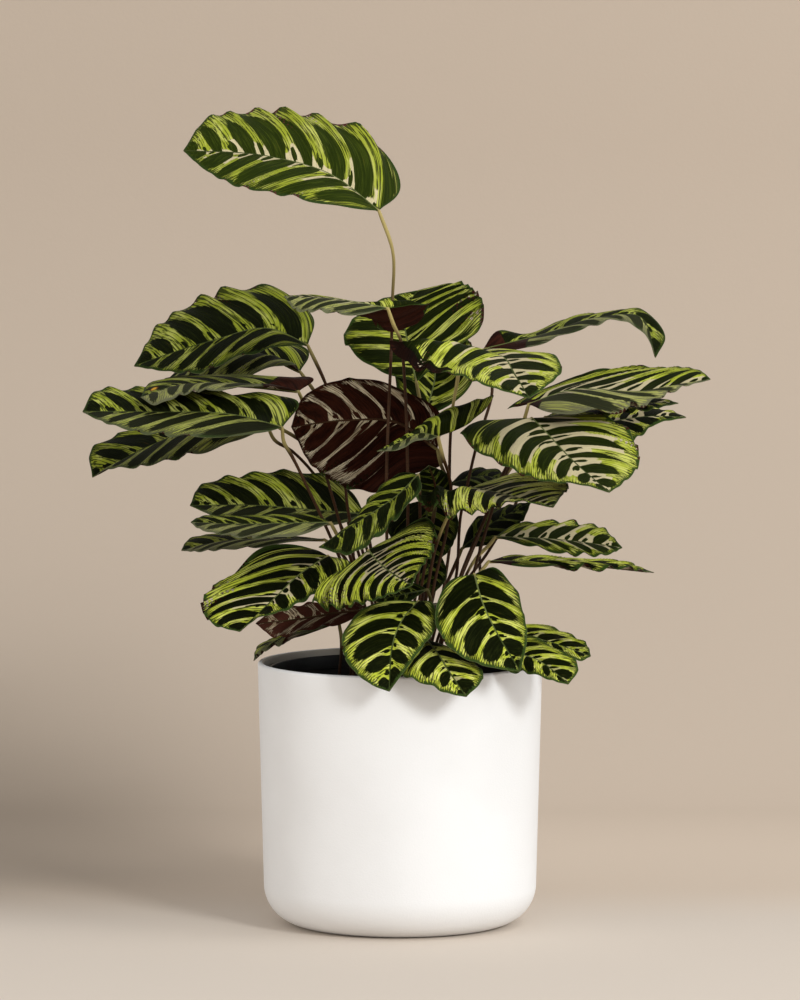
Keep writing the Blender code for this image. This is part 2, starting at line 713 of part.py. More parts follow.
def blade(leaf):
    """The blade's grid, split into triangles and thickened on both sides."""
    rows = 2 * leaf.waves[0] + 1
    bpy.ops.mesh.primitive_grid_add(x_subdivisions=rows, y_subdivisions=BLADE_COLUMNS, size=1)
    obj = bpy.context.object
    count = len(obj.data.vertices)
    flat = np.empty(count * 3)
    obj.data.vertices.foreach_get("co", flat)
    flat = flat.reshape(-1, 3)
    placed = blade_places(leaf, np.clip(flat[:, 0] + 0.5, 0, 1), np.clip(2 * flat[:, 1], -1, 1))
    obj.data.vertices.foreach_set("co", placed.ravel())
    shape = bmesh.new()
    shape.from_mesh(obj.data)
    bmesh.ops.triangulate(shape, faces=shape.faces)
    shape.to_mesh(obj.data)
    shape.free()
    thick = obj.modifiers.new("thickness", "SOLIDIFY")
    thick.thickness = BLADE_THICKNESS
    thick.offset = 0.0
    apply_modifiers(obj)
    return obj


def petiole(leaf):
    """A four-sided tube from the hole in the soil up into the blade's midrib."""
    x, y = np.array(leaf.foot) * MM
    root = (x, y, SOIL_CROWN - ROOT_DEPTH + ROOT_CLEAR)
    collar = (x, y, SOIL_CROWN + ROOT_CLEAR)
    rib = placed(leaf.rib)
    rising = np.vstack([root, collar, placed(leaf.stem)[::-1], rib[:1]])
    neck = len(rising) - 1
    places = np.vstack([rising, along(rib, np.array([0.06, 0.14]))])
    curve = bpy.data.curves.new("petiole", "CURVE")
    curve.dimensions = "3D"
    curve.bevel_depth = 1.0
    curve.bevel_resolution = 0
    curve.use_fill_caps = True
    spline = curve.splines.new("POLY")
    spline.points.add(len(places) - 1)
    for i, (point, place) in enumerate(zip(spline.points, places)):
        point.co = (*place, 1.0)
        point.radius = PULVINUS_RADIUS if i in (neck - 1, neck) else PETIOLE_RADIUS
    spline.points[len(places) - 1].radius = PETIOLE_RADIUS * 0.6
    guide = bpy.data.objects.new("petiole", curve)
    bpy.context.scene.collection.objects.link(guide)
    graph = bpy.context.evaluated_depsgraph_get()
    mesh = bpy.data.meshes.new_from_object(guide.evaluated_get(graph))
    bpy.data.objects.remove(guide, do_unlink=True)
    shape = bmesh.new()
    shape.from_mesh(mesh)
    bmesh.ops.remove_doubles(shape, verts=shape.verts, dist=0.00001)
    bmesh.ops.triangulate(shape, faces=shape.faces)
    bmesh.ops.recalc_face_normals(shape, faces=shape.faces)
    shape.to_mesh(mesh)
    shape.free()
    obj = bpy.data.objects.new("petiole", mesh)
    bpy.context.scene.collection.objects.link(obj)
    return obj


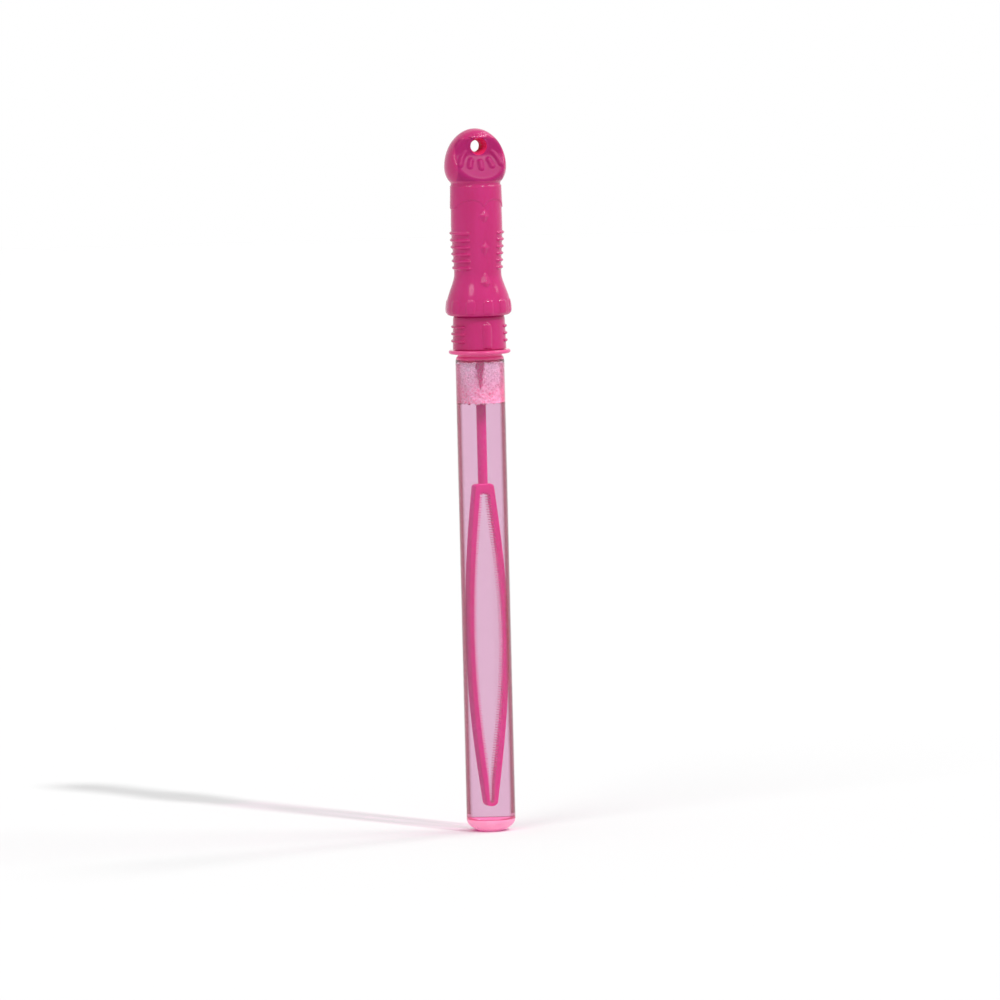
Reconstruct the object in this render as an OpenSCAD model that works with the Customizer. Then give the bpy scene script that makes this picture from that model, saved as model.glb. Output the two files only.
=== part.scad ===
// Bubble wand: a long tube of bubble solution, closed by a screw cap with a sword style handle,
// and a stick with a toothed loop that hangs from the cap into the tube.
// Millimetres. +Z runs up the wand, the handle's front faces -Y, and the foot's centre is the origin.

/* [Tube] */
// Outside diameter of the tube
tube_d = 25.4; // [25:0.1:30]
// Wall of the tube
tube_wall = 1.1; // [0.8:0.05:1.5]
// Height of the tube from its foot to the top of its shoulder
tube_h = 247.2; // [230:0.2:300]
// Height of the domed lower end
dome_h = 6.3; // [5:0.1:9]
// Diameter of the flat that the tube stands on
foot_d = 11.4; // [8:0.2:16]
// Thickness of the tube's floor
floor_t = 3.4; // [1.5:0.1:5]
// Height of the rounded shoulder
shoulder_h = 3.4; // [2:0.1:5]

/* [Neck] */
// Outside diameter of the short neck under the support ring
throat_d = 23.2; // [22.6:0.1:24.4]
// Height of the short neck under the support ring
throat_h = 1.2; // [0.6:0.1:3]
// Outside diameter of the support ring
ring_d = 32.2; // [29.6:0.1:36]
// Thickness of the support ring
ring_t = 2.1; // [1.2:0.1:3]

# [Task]
From the records above, transcribe without alteration every line from the one with "Reconstruct the object" to the one with "is the origin.", inclusive.

# [Exercise answer]
Reconstruct the object in this render as an OpenSCAD model that works with the Customizer. Then give the bpy scene script that makes this picture from that model, saved as model.glb. Output the two files only.
=== part.scad ===
// Bubble wand: a long tube of bubble solution, closed by a screw cap with a sword style handle,
// and a stick with a toothed loop that hangs from the cap into the tube.
// Millimetres. +Z runs up the wand, the handle's front faces -Y, and the foot's centre is the origin.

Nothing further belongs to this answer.